However

What we do see is a bunch of mathematical disciplines that end up creating properties like: AND, OR, Universal, Existential, Implication, (and a few others). They end up in places like: set theory, type theory, category theory, various logics, lattice theory, etc.

Now, maybe they're only copying one another and this is more of a memetic phenomena. Or maybe they've hit upon something that's important for human comprehensibility.

That would be the 'evidence' of the positive effect of ADTs (scare quotes because it might just be math memes and not fundamental). But we can also think about what I feel is legit evidence for the negative effect of lacking ADTs.

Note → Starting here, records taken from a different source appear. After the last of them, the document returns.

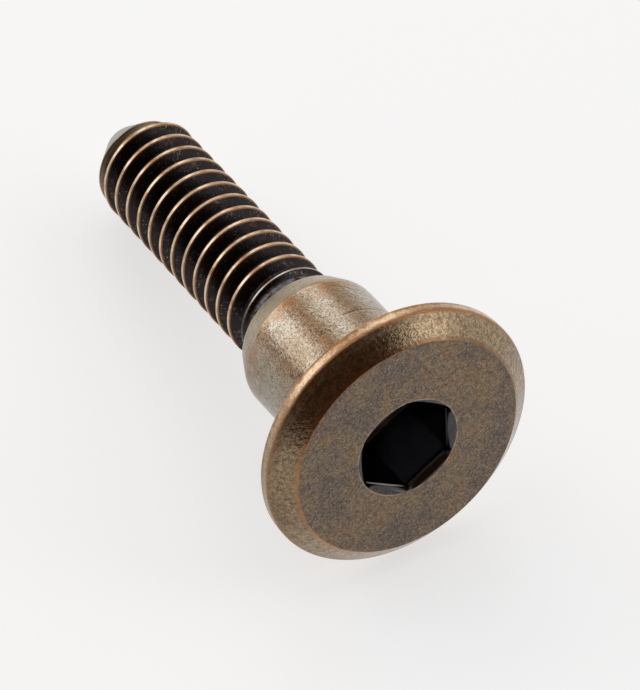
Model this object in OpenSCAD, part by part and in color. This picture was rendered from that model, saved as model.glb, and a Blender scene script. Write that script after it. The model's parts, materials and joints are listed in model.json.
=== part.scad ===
// Shoulder bolt with a wide bevelled head, a hex socket and a 1/4 inch coarse thread.
// The thread is a true right-hand helix that grows out of a plain neck and runs out on a coned tip.
// It stands on the head's flat face: z = 0 is that face and +Z runs along the bolt to its tip.
// All sizes are in millimetres.

/* [Head] */
// Diameter over the rim
head_d = 16; // [15:0.1:18]
// Thickness of the head, from its face to its seat
head_h = 1.95; // [1.8:0.05:3]
// Diameter of the flat face inside the bevel
face_d = 13.4; // [12:0.1:14]
// Height at which the bevel would meet the rim, measured from the face
bevel_h = 1.1; // [0.8:0.05:1.2]
// Rounding between the bevel and the rim
rim_round = 0.35; // [0.1:0.05:0.5]

/* [Hex socket] */
// Key size, across the flats
socket_af = 5.1; // [4:0.05:5.5]
// Depth of the full hexagon, from the face
socket_depth = 4.5; // [3:0.1:6]
// Diameter of the rounded mouth where it meets the face
mouth_d = 6.06; // [6:0.02:6.6]

/* [Shoulder] */
// Diameter of the plain shoulder
shoulder_d = 8.4; // [8:0.1:10]
// Length of the shoulder, from the head's seat to its end
shoulder_len = 9.5; // [8:0.1:20]
// Diameter of the shoulder's end, after its lead-in taper
taper_d = 7.2; // [6.6:0.1:7.8]
// Length of the lead-in taper
taper_len = 1.35; // [0.5:0.05:2]

/* [Thread] */
// Diameter over the thread
thread_d = 6.1; // [6.1:0.01:6.35]
// Diameter at the bottom of the grooves
root_d = 4.84; // [4.8:0.02:5]
// Distance from one crest to the next
pitch = 1.27; // [1.27:0.01:1.27]
// Distance from the shoulder to the tip
thread_reach = 19.65; // [15:0.05:40]
// Diameter of the plain neck, which is the blank that the thread is rolled on
neck_d = 5.52; // [5.4:0.02:5.6]
// Distance from the shoulder to where the first crest passes the +X side
first_crest = 1.79; // [1.7:0.01:3]
// Length of the coned tip
tip_len = 2.35; // [1:0.05:4]
// Diameter of the flat on the tip
tip_flat_d = 2.4; // [1:0.1:4]

/* [Hidden] */

// Facets round a full turn; the exact solids come out round
round_fn = 96;
// Facets round each turn of the thread, which stay as facets
thread_fn = 30;
// Straight steps in each rounded corner of the outline
corner_steps = 8;
// How far a cutter stands proud of the surface that it cuts
proud = 0.5;
// Small roundings that only break an edge
edge_break = 0.12;
// Rounding of the rim's back edge
back_round = 0.3;
// Fillet in the corner between the seat and the shoulder
seat_fillet = 0.25;
// Rounding where the lead-in taper leaves the shoulder
taper_round = 1.2;
// Widths of the flats on the thread's crest and at its root
crest_flat = 0.2;
root_flat = 0.32;
// Turns, counted from the first crest, over which the groove and the crest grow out of the neck
groove_run_in = [-0.95, -0.55];
crest_run_in = [-0.8, 0.1];
// The plain neck stands this much proud of the blank that carries the thread
neck_step = 0.02;
// The rounded mouth is a quarter ellipse that would turn straight at this width and depth
mouth_end_d = 5;
mouth_end_h = 0.7;
// Rounding where the cone ends in the tip's flat
tip_round = 0.4;
// Included angle of the cone at the bottom of the socket
socket_floor_angle = 120;

// The hexagon lies with corners on the X axis
socket_corner_r = socket_af / 2 / cos(30);
socket_floor_h = socket_af / 2 / tan(socket_floor_angle / 2);
shoulder_end = head_h + shoulder_len;
tip_z = shoulder_end + thread_reach;
crest_z = shoulder_end + first_crest;
neck_end = crest_z + crest_run_in[0] * pitch - 0.15;
cone_start = tip_z - tip_len;
flank_h = (pitch - crest_flat - root_flat) / 2;

// Unit vector from point a to point b
function towards(a, b) = (b - a) / norm(b - a);

// Arc that rounds the corner b between its neighbours a and c with radius r
function rounded_corner(a, b, c, r) =
    let (
        u = towards(b, a),
        v = towards(b, c),
        half = acos(u * v) / 2,
        middle = b + towards([0, 0], u + v) * r / sin(half),
        start = b + u * r / tan(half) - middle,
        side = sign(u[0] * v[1] - u[1] * v[0]),
        sweep = side * (180 - 2 * half)
    )
    [for (i = [0:corner_steps])
        let (t = -sweep * i / corner_steps)
        middle + [start[0] * cos(t) - start[1] * sin(t), start[0] * sin(t) + start[1] * cos(t)]];

// Outline with every corner [radius, height, rounding] rounded as it asks
function rounded_outline(corners) =
    let (n = len(corners), at = [for (c = corners) [c[0], c[1]]])
    [for (i = [0:n - 1])
        each corners[i][2] == 0
            ? [at[i]]
            : rounded_corner(at[(i + n - 1) % n], at[i], at[(i + 1) % n], corners[i][2])];

// Half section of the turned body
body_outline = rounded_outline([
    [0, 0, 0],
    [face_d / 2, 0, edge_break],
    [head_d / 2, bevel_h, rim_round],
    [head_d / 2, head_h, back_round],
    [shoulder_d / 2, head_h, seat_fillet],
    [shoulder_d / 2, shoulder_end - taper_len, taper_round],
    [taper_d / 2, shoulder_end, edge_break],
    [neck_d / 2, shoulder_end, 0],
    [neck_d / 2, neck_end, 0],
    [0, neck_end, 0]
]);

// Half section that the thread is trimmed to: open along its length, coned at the tip
trim_r = thread_d / 2 + proud;
trim_outline = rounded_outline([
    [0, shoulder_end - proud, 0],
    [trim_r, shoulder_end - proud, 0],
    [trim_r, cone_start - proud * tip_len * 2 / (thread_d - tip_flat_d), 0],
    [tip_flat_d / 2, tip_z, tip_round],
    [0, tip_z, 0]
]);

// Half section of the socket's rounded mouth
mouth_outline = [
    [0, -proud],
    [mouth_d / 2, -proud],
    for (t = [0:corner_steps])
        let (a = 90 * t / corner_steps, w = (mouth_d - mouth_end_d) / 2)
        [mouth_d / 2 - w * sin(a), mouth_end_h * (1 - cos(a))],
    [0, mouth_end_h]
];

// 0 before the span, 1 after it and a smooth rise between
function growth(turn, span) =
    let (t = max(0, min(1, (turn - span[0]) / (span[1] - span[0]))))
    t * t * (3 - 2 * t);

// The four corners of the thread's section at a turn: root, crest start, crest end, root
function thread_corner(k, turn) =
    let (
        blank = neck_d / 2 - neck_step,
        on_crest = k == 1 || k == 2,
        rise = (on_crest ? thread_d / 2 : root_d / 2) - blank,
        grown = on_crest ? growth(turn, crest_run_in) : growth(k == 0 ? turn - 1 : turn, groove_run_in),
        r = blank + rise * grown,
        z = crest_z + turn * pitch + sign(k - 1.5) * (crest_flat / 2 + (on_crest ? 0 : flank_h))
    )
    [r * cos(360 * turn), r * sin(360 * turn), z];

// Solid swept by the thread's section along its helix, from inside the shoulder to beyond the tip
module thread_sweep() {
    first = -3;
    last = ceil((tip_z - crest_z) / pitch) + 2;
    steps = (last - first) * thread_fn;
    turn_up = 4 * thread_fn;
    points = [
        for (s = [0:steps], k = [0:3]) thread_corner(k, first + s / thread_fn),
        [0, 0, crest_z + first * pitch],
        [0, 0, crest_z + last * pitch]
    ];
    low = len(points) - 2;
    high = low + 1;
    // each corner joins the next one up; the last one of a turn joins the first of the turn above
    sides = [
        for (s = [0:steps - 1], k = [0:3])
            if (k < 3 || s < steps - thread_fn)
                let (
                    a = 4 * s + k,
                    b = a + 4,
                    up = k < 3 ? 1 : turn_up - 3
                )
                each [[a, a + up, b + up], [a, b + up, b]]
    ];
    // both ends are fans from the axis, closed along the step where the sweep starts or stops
    lower_edge = [for (s = [0:thread_fn]) 4 * s, for (k = [3:-1:0]) k];
    upper_edge = [
        for (s = [steps - thread_fn:steps]) 4 * s + 3,
        for (k = [2:-1:0]) 4 * steps + k,
        4 * (steps - thread_fn) + 3
    ];
    bottom = [for (i = [1:len(lower_edge) - 1]) [low, lower_edge[i - 1], lower_edge[i]]];
    top = [for (i = [1:len(upper_edge) - 1]) [high, upper_edge[i], upper_edge[i - 1]]];
    polyhedron(points = points, faces = concat(sides, bottom, top));
}

module hex_socket() {
    // straight hexagon, open at the face
    translate([0, 0, -proud])
        cylinder(h = socket_depth + proud, r = socket_corner_r, $fn = 6);
    // coned floor left by the punch
    translate([0, 0, socket_depth])
        cylinder(h = socket_floor_h, r1 = socket_af / 2, r2 = 0, $fn = round_fn);
    // rounded mouth
    rotate_extrude($fn = round_fn)
        polygon(mouth_outline);
}

module threaded_shank() {
    intersection() {
        thread_sweep();
        rotate_extrude($fn = round_fn)
            polygon(trim_outline);
    }
}

module shoulder_bolt() {
    color("#7d634b")
        union() {
            difference() {
                rotate_extrude($fn = round_fn)
                    polygon(body_outline);
                hex_socket();
            }
            threaded_shank();
        }
}

shoulder_bolt();
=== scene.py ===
"""A shoulder bolt in worn antique bronze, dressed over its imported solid.

Lengths of the bolt are written in millimetres, as in its drawing, and become metres when a mesh
is made. Those of the stage are in metres. The bolt stands on its head: z = 0 is the head's flat
face and +Z runs to the tip.
"""

import json
import math

import bmesh
import bpy
import numpy as np
from mathutils import Matrix, Vector


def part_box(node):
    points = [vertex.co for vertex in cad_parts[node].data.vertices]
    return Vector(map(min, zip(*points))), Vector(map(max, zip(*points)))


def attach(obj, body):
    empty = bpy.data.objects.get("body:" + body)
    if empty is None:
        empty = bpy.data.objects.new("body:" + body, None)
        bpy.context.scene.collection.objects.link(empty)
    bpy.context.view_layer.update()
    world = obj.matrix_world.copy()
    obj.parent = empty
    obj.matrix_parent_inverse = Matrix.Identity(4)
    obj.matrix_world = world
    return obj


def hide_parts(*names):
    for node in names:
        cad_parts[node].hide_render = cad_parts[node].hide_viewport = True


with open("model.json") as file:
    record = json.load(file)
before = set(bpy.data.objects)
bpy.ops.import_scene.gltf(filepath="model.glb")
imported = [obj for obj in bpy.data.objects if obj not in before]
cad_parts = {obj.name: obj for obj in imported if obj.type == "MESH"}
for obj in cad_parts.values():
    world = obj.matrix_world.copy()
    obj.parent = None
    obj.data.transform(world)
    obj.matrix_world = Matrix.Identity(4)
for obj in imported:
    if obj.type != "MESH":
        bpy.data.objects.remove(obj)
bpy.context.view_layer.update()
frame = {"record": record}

MM = 0.001
BODY = "root"
NODE = "shoulder_bolt"

# ---------------------------------------------------------------- sizes in mm

node_low, node_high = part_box(NODE)
MOUNTS = {mount["name"]: mount for mount in frame["record"]["mounts"]}

HEAD_R = (node_high[0] - node_low[0]) / 2 / MM
TIP_Z = node_high[2] / MM
SEAT_Z = MOUNTS["head_seat"]["pos_m"][2] / MM
SHOULDER_R = MOUNTS["shoulder"]["dims"]["r_mm"]

FACE_R = 6.7
BEVEL_H = 1.1
EDGE_BREAK = 0.12
RIM_ROUND = 0.35
BACK_ROUND = 0.3
SEAT_FILLET = 0.25

SHOULDER_LEN = 9.5
SHOULDER_END = SEAT_Z + SHOULDER_LEN
TAPER_LEN = 1.35
TAPER_START = SHOULDER_END - TAPER_LEN
TAPER_R = 3.6
TAPER_ROUND = 1.2
NECK_R = 2.76
NECK_CORNER = 0.1

SOCKET_FLAT_R = 2.55
SOCKET_DEPTH = 4.5
SOCKET_FLOOR_H = SOCKET_FLAT_R / math.tan(math.radians(60))
SOCKET_FLOOR_CORNER = 0.1
# The cone of the floor starts this far in from the walls, and this far below them
FLOOR_EDGE_IN = 0.02
FLOOR_EDGE_DROP = 0.01
# The mouth is rolled over from a circle on the face to the hexagon below it
MOUTH_R = 3.03
MOUTH_HEIGHT = 0.46
# The punch spread the hexagon a little at the face
CORNER_SPREAD = 0.11
SPREAD_DEPTH = 0.6

PITCH = 1.27
CREST_R = 3.05
ROOT_R = 2.42
CREST_FLAT = 0.2
CREST_ROUND = 0.05
ROOT_FLAT = 0.32
ROOT_ROUND = 0.12
# Height at which the first crest passes the +X side
FIRST_CREST_Z = SHOULDER_END + 1.79
# Rows of the helix start this many turns before that crest and end this many past the tip
TURNS_BEFORE = 4
TURNS_PAST = 2
# Turns, counted from that crest, over which the groove and the crest grow out of the neck
GROOVE_RUN_IN = (-0.95, -0.55)
CREST_RUN_IN = (-0.8, 0.1)
TIP_LEN = 2.35
TIP_FLAT_R = 1.2
TIP_ROUND = 0.4
CONE_START = TIP_Z - TIP_LEN
# How fast the cone's radius falls with height
CONE_FALL = (CREST_R - TIP_FLAT_R) / TIP_LEN

# ---------------------------------------------------------------- mesh density

COLUMNS = 144
CORNER_STEPS = 6
# Largest share of a straight run that the rounding at one of its ends may take
CORNER_SHARE = 0.45
MOUTH_STEPS = 14
# The mouth's steps gather near the face by this power
MOUTH_GATHER = 1.5
# Depths of the rings on the socket's walls, below its mouth
WALL_RINGS = (1.2, 0.85, 0.6, 0.5)
LOWEST_WALL_RING = 2.5
# Rings on the face, outside the mouth's circle
FACE_RING_R = MOUTH_R + 0.2
TURNED_START_R = MOUTH_R + 0.5
THREAD_MESH_START = SHOULDER_END + 0.35
# The thread's mesh ends this far above the height at which the cone meets its roots, and the
# tip's own points keep this far from that end
THREAD_OVERLAP = 0.3
TIP_GAP = 0.01
# Longest pieces of the outlines
TURNED_STEP = 0.5
THREAD_STEP = 0.14
TIP_STEP = 0.2
# Radius of the small fans that close the mesh on the axis
FAN_R = 0.02
MERGE_DISTANCE = 1e-6
SHARP_ANGLE = math.radians(38)


def unit(vector):
    """The vector at length 1."""
    return vector / np.linalg.norm(vector)


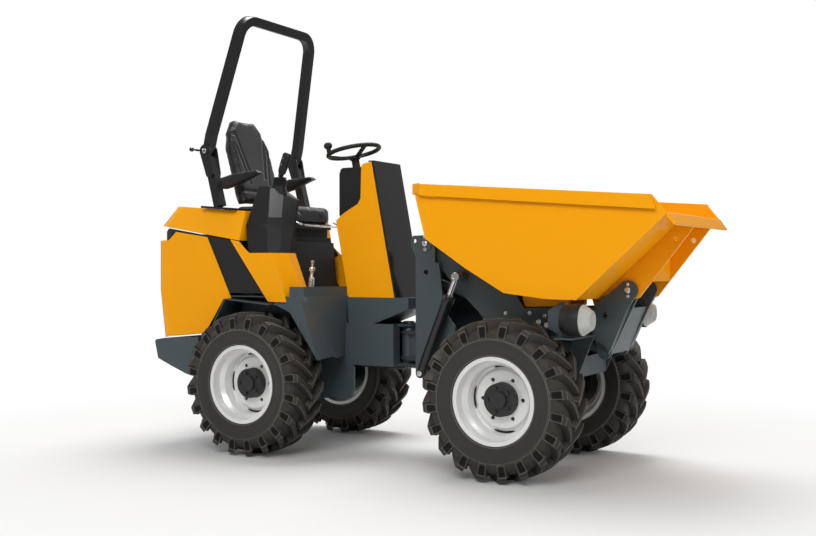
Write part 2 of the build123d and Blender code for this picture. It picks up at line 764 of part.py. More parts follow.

Consider what happens if instead of having the standard boolean logic operators and, or, not, xor, we only have the universal not-and operator. Now a straightforward statement like: A && B || C becomes (((A !& B) !& (A !& B)) !& ((A !& B) !& (A !& B))) !& (B !& B) [I think...]. It's more complicated to tell what's actually supposed to be going on AND the '&&' simulation can get intertwined with the '||' simulation. The result being that requirements changes or defect fixes end up modifying the object level expression in a way where there is no longer any mapping back to standard boolean logic. Comprehensibility approaches zero.

And we've seen this happen with interfaces and inheritance being used to implement what would otherwise be a relatively simple OR property (with the added benefit that pattern matching ADTs often comes with totality checking; not something you can do with interfaces which can always have another instance even up to and including objects loaded at runtime).